_What you will do_
Write out all of the data exactly as it appears.
==== Dataset excerpt
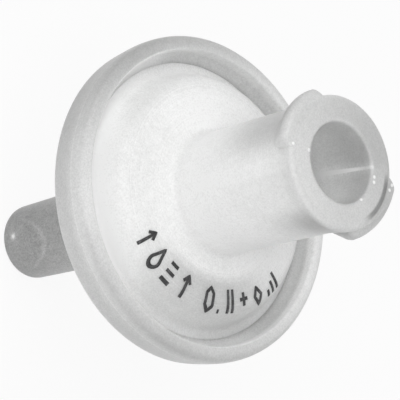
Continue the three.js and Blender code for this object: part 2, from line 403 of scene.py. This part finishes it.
outlet_section = [
    (drain_radius, 0, 0.12), (tip_radius, 0, 0.42), (tip_root_radius, tip_root, 0.15),
    (neck_foot_radius, neck_foot, 0.2), (neck_radius, dome_foot, 0.5), (dome_foot_radius, dome_foot, 0.1),
    (dome_radius, dome_edge, 1.8), (back_ledge_radius, flange_bottom, 0.1),
    (flange_radius, flange_bottom, 0), (flange_radius, seal_plane, 0),
    (pocket_radius, seal_plane, 0), (pocket_radius, membrane_bottom, 0),
    (seal_radius, membrane_bottom, 0.05), (seal_radius, floor_height(seal_radius), 0),
]
for ring in ring_radii:
    outer, inner = ring + ring_width / 2, ring - ring_width / 2
    outlet_section += [
        (outer, floor_height(outer), 0.06), (outer, membrane_bottom, 0.06),
        (inner, membrane_bottom, 0.06), (inner, floor_height(inner), 0.06)]
outlet_section.append((drain_radius, floor_height(drain_radius), 0.1))

outlet_plastic = moulded_plastic("outlet_polypropylene", outlet_tone, cloud=0.09)
outlet = turned("outlet_half", outlet_section, outlet_plastic)
channel = radial_plate("drain_channel", [
    (channel_start, floor_height(channel_start) - channel_depth),
    (channel_end, floor_height(channel_end) - channel_depth),
    (channel_end, seal_plane + 1), (channel_start, seal_plane + 1)], channel_width)
run_group(channel, copies_tree, {"Copies": channel_count, "First turn": 0.0, "Finish": outlet_plastic})
combine(outlet, channel, "DIFFERENCE")
smooth(outlet)
finish_piece(outlet, "outlet_housing")


# Membrane: a thin disc of white porous PVDF, clamped between the two halves. It keeps its own
# solid; its surface is matt and open, like fine felt, and darker in the pores.
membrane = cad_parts["membrane"]


def porous_sheet(name):
    material = bpy.data.materials.new(name)
    material.use_nodes = True
    material.node_tree.nodes.clear()
    start = Wire(material.node_tree)
    place = start.node("ShaderNodeTexCoord", {}, {}, "Object")
    pores = start.node("ShaderNodeTexVoronoi", {"feature": "DISTANCE_TO_EDGE"}, {
        "Vector": place, "Scale": 9000.0})
    felt = start.node("ShaderNodeTexNoise", {}, {"Vector": place, "Scale": 4000.0, "Detail": 4.0})
    damp = start.node("ShaderNodeTexNoise", {}, {"Vector": place, "Scale": 300.0})
    value = 0.84 + felt * 0.08 - pores.ease(0.12, 0.5) * 0.06 + (damp - 0.5) * 0.05
    colour = start.node("ShaderNodeCombineColor", {}, {0: value, 1: value, 2: value * 0.985})
    relief = start.node("ShaderNodeBump", {}, {
        "Strength": 0.6, "Distance": 0.00004, "Height": felt - pores})
    surface = start.node("ShaderNodeBsdfPrincipled", {}, {
        "Base Color": colour, "Roughness": 0.8 + felt * 0.18, "Normal": relief})
    start.node("ShaderNodeOutputMaterial", {}, {"Surface": surface})
    return material


membrane.data.materials.clear()
membrane.data.materials.append(porous_sheet("pvdf_membrane"))


# Inlet half of the housing: one moulding in the same plastic, with the flange, the crown, the
# hub and the female Luer mouth. Ribs under the crown spread the liquid; two short lugs of
# double-start thread stand out round the mouth.
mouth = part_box("inlet_housing")[1].z / MM
flange_top = seal_plane + 0.55
crown_edge = seal_plane + 2.23
bore_radius = 2.1
bore_bottom_radius = 1.9
bore_bottom = mouth - 8.5
feed_radius = 0.9
feed_flare = 0.5
chamber_edge = seal_plane + 0.13
chamber_centre = seal_plane + 0.85
crown_foot_radius = 6.8
crown_radius = 6.34
crown_top_radius = 5.5
hub_fillet_radius = 3.6
hub_base_radius = 3.2
hub_radius = 3.3
collar_radius = 3.5
crest_radius = 3.92
root_radius = 2.9
lug_start, lug_end = 22, 98
lug_lead = 2.2
lug_lead_in = 9
lug_drop = 0.05
rib_count = 12
rib_width = 0.36
rib_start, rib_end = 1.7, 5.6
rib_bottom = seal_plane + 0.06
rib_root = 0.1
line_turn = math.radians(16.7)


def ceiling(radius):
    """The chamber's ceiling over the membrane, which rises towards the feed hole."""
    share = (seal_radius - radius) / (seal_radius - feed_radius - feed_flare)
    return chamber_edge + (chamber_centre - chamber_edge) * share


def hub_shade(at, depth):
    """Painted shade: both flanks of the hub darken towards the mouth; a faint painted highlight runs up its
    front.
    """
    left_flank = at.side(250, 0.65, 0.98) * depth.ease(7.5, 2.2) * 0.33
    right_flank = at.side(110, 0.7, 0.97) * depth.ease(4.6, 1.6) * (0.24 + 0.16 * depth.ease(2.4, 1.2))
    painted_highlight_line = at.side(193, 0.985, 0.999) * depth.ease(8.2, 6.5) * 0.05
    return (painted_highlight_line - left_flank - right_flank) * depth.ease(0.1, 0.6)


def mouth_shade(at, depth):
    """Painted shade round the mouth: on the face, deepest towards +Y; on the collar's front; on the lug
    round clock 40; and a dark crescent where the face's edge shades the lug.
    """
    face = depth.ease(0.6, 0.1) * (0.08 + 0.15 * at.facing(0))
    collar = at.radius.ease(3.05, 3.25) * depth.ease(1.2, 0.6) * at.side(195, 0, 0.8) * 0.06
    step = abs(at.radius - 3.15).ease(0.2, 0.06) * depth.ease(1, 0.7) * at.side(50, 0.85, 0.97) * 0.5
    lug = at.radius.ease(3.1, 3.4) * depth.ease(1.3, 0.9) * at.side(40, 0.6, 0.95) * 0.12
    return face + collar + step + lug


def crown_light(at):
    """Painted light and shade: broad pale and dark patches on the crown and its wall, and faint moulding
    swirls.
    """
    outer_part = at.radius.ease(4.1, 4.9) - at.radius.ease(5.8, 6.4) * 0.1
    dark_right = at.side(115, 0.6, 0.97) * outer_part * 0.27
    dark_edges = (
        at.side(250, 0.85) * at.radius.ease(5.6, 6.3) * 0.1
        + at.side(66, 0.9) * at.radius.ease(5.9, 6.3) * 0.05)
    pale_sides = (
        at.side(55, 0.6) * at.radius.ease(6.2, 5.8) * 0.08
        + at.side(285, 0.6) * at.radius.ease(3.3, 3.6) * at.radius.ease(5.8, 5.2) * 0.08)
    round_foot = (
        at.side(195, 0.5) * 0.08 - at.side(85, 0.7) * 0.03 + at.side(135, 0.7) * 0.1
        + at.side(244, 0.9) * at.radius.ease(6.6, 7) * 0.12)
    foot = round_foot * at.height.ease(crown_edge - 0.2, crown_edge - 1.3)
    on_top = at.radius.ease(3.5, 4) * at.height.ease(crown_edge - 0.5, crown_edge)
    swirl = (noise_along(at.radius * 2.5, 1.0) - 0.5) * on_top * 0.12
    return pale_sides + foot + swirl - dark_right - dark_edges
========
_Result of the exercise_
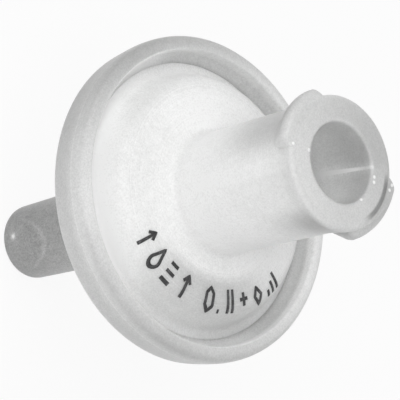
Continue the three.js and Blender code for this object: part 2, from line 403 of scene.py. This part finishes it.
outlet_section = [
    (drain_radius, 0, 0.12), (tip_radius, 0, 0.42), (tip_root_radius, tip_root, 0.15),
    (neck_foot_radius, neck_foot, 0.2), (neck_radius, dome_foot, 0.5), (dome_foot_radius, dome_foot, 0.1),
    (dome_radius, dome_edge, 1.8), (back_ledge_radius, flange_bottom, 0.1),
    (flange_radius, flange_bottom, 0), (flange_radius, seal_plane, 0),
    (pocket_radius, seal_plane, 0), (pocket_radius, membrane_bottom, 0),
    (seal_radius, membrane_bottom, 0.05), (seal_radius, floor_height(seal_radius), 0),
]
for ring in ring_radii:
    outer, inner = ring + ring_width / 2, ring - ring_width / 2
    outlet_section += [
        (outer, floor_height(outer), 0.06), (outer, membrane_bottom, 0.06),
        (inner, membrane_bottom, 0.06), (inner, floor_height(inner), 0.06)]
outlet_section.append((drain_radius, floor_height(drain_radius), 0.1))

outlet_plastic = moulded_plastic("outlet_polypropylene", outlet_tone, cloud=0.09)
outlet = turned("outlet_half", outlet_section, outlet_plastic)
channel = radial_plate("drain_channel", [
    (channel_start, floor_height(channel_start) - channel_depth),
    (channel_end, floor_height(channel_end) - channel_depth),
    (channel_end, seal_plane + 1), (channel_start, seal_plane + 1)], channel_width)
run_group(channel, copies_tree, {"Copies": channel_count, "First turn": 0.0, "Finish": outlet_plastic})
combine(outlet, channel, "DIFFERENCE")
smooth(outlet)
finish_piece(outlet, "outlet_housing")


# Membrane: a thin disc of white porous PVDF, clamped between the two halves. It keeps its own
# solid; its surface is matt and open, like fine felt, and darker in the pores.
membrane = cad_parts["membrane"]


def porous_sheet(name):
    material = bpy.data.materials.new(name)
    material.use_nodes = True
    material.node_tree.nodes.clear()
    start = Wire(material.node_tree)
    place = start.node("ShaderNodeTexCoord", {}, {}, "Object")
    pores = start.node("ShaderNodeTexVoronoi", {"feature": "DISTANCE_TO_EDGE"}, {
        "Vector": place, "Scale": 9000.0})
    felt = start.node("ShaderNodeTexNoise", {}, {"Vector": place, "Scale": 4000.0, "Detail": 4.0})
    damp = start.node("ShaderNodeTexNoise", {}, {"Vector": place, "Scale": 300.0})
    value = 0.84 + felt * 0.08 - pores.ease(0.12, 0.5) * 0.06 + (damp - 0.5) * 0.05
    colour = start.node("ShaderNodeCombineColor", {}, {0: value, 1: value, 2: value * 0.985})
    relief = start.node("ShaderNodeBump", {}, {
        "Strength": 0.6, "Distance": 0.00004, "Height": felt - pores})
    surface = start.node("ShaderNodeBsdfPrincipled", {}, {
        "Base Color": colour, "Roughness": 0.8 + felt * 0.18, "Normal": relief})
    start.node("ShaderNodeOutputMaterial", {}, {"Surface": surface})
    return material


membrane.data.materials.clear()
membrane.data.materials.append(porous_sheet("pvdf_membrane"))


# Inlet half of the housing: one moulding in the same plastic, with the flange, the crown, the
# hub and the female Luer mouth. Ribs under the crown spread the liquid; two short lugs of
# double-start thread stand out round the mouth.
mouth = part_box("inlet_housing")[1].z / MM
flange_top = seal_plane + 0.55
crown_edge = seal_plane + 2.23
bore_radius = 2.1
bore_bottom_radius = 1.9
bore_bottom = mouth - 8.5
feed_radius = 0.9
feed_flare = 0.5
chamber_edge = seal_plane + 0.13
chamber_centre = seal_plane + 0.85
crown_foot_radius = 6.8
crown_radius = 6.34
crown_top_radius = 5.5
hub_fillet_radius = 3.6
hub_base_radius = 3.2
hub_radius = 3.3
collar_radius = 3.5
crest_radius = 3.92
root_radius = 2.9
lug_start, lug_end = 22, 98
lug_lead = 2.2
lug_lead_in = 9
lug_drop = 0.05
rib_count = 12
rib_width = 0.36
rib_start, rib_end = 1.7, 5.6
rib_bottom = seal_plane + 0.06
rib_root = 0.1
line_turn = math.radians(16.7)


def ceiling(radius):
    """The chamber's ceiling over the membrane, which rises towards the feed hole."""
    share = (seal_radius - radius) / (seal_radius - feed_radius - feed_flare)
    return chamber_edge + (chamber_centre - chamber_edge) * share


def hub_shade(at, depth):
    """Painted shade: both flanks of the hub darken towards the mouth; a faint painted highlight runs up its
    front.
    """
    left_flank = at.side(250, 0.65, 0.98) * depth.ease(7.5, 2.2) * 0.33
    right_flank = at.side(110, 0.7, 0.97) * depth.ease(4.6, 1.6) * (0.24 + 0.16 * depth.ease(2.4, 1.2))
    painted_highlight_line = at.side(193, 0.985, 0.999) * depth.ease(8.2, 6.5) * 0.05
    return (painted_highlight_line - left_flank - right_flank) * depth.ease(0.1, 0.6)


def mouth_shade(at, depth):
    """Painted shade round the mouth: on the face, deepest towards +Y; on the collar's front; on the lug
    round clock 40; and a dark crescent where the face's edge shades the lug.
    """
    face = depth.ease(0.6, 0.1) * (0.08 + 0.15 * at.facing(0))
    collar = at.radius.ease(3.05, 3.25) * depth.ease(1.2, 0.6) * at.side(195, 0, 0.8) * 0.06
    step = abs(at.radius - 3.15).ease(0.2, 0.06) * depth.ease(1, 0.7) * at.side(50, 0.85, 0.97) * 0.5
    lug = at.radius.ease(3.1, 3.4) * depth.ease(1.3, 0.9) * at.side(40, 0.6, 0.95) * 0.12
    return face + collar + step + lug


def crown_light(at):
    """Painted light and shade: broad pale and dark patches on the crown and its wall, and faint moulding
    swirls.
    """
    outer_part = at.radius.ease(4.1, 4.9) - at.radius.ease(5.8, 6.4) * 0.1
    dark_right = at.side(115, 0.6, 0.97) * outer_part * 0.27
    dark_edges = (
        at.side(250, 0.85) * at.radius.ease(5.6, 6.3) * 0.1
        + at.side(66, 0.9) * at.radius.ease(5.9, 6.3) * 0.05)
    pale_sides = (
        at.side(55, 0.6) * at.radius.ease(6.2, 5.8) * 0.08
        + at.side(285, 0.6) * at.radius.ease(3.3, 3.6) * at.radius.ease(5.8, 5.2) * 0.08)
    round_foot = (
        at.side(195, 0.5) * 0.08 - at.side(85, 0.7) * 0.03 + at.side(135, 0.7) * 0.1
        + at.side(244, 0.9) * at.radius.ease(6.6, 7) * 0.12)
    foot = round_foot * at.height.ease(crown_edge - 0.2, crown_edge - 1.3)
    on_top = at.radius.ease(3.5, 4) * at.height.ease(crown_edge - 0.5, crown_edge)
    swirl = (noise_along(at.radius * 2.5, 1.0) - 0.5) * on_top * 0.12
    return pale_sides + foot + swirl - dark_right - dark_edges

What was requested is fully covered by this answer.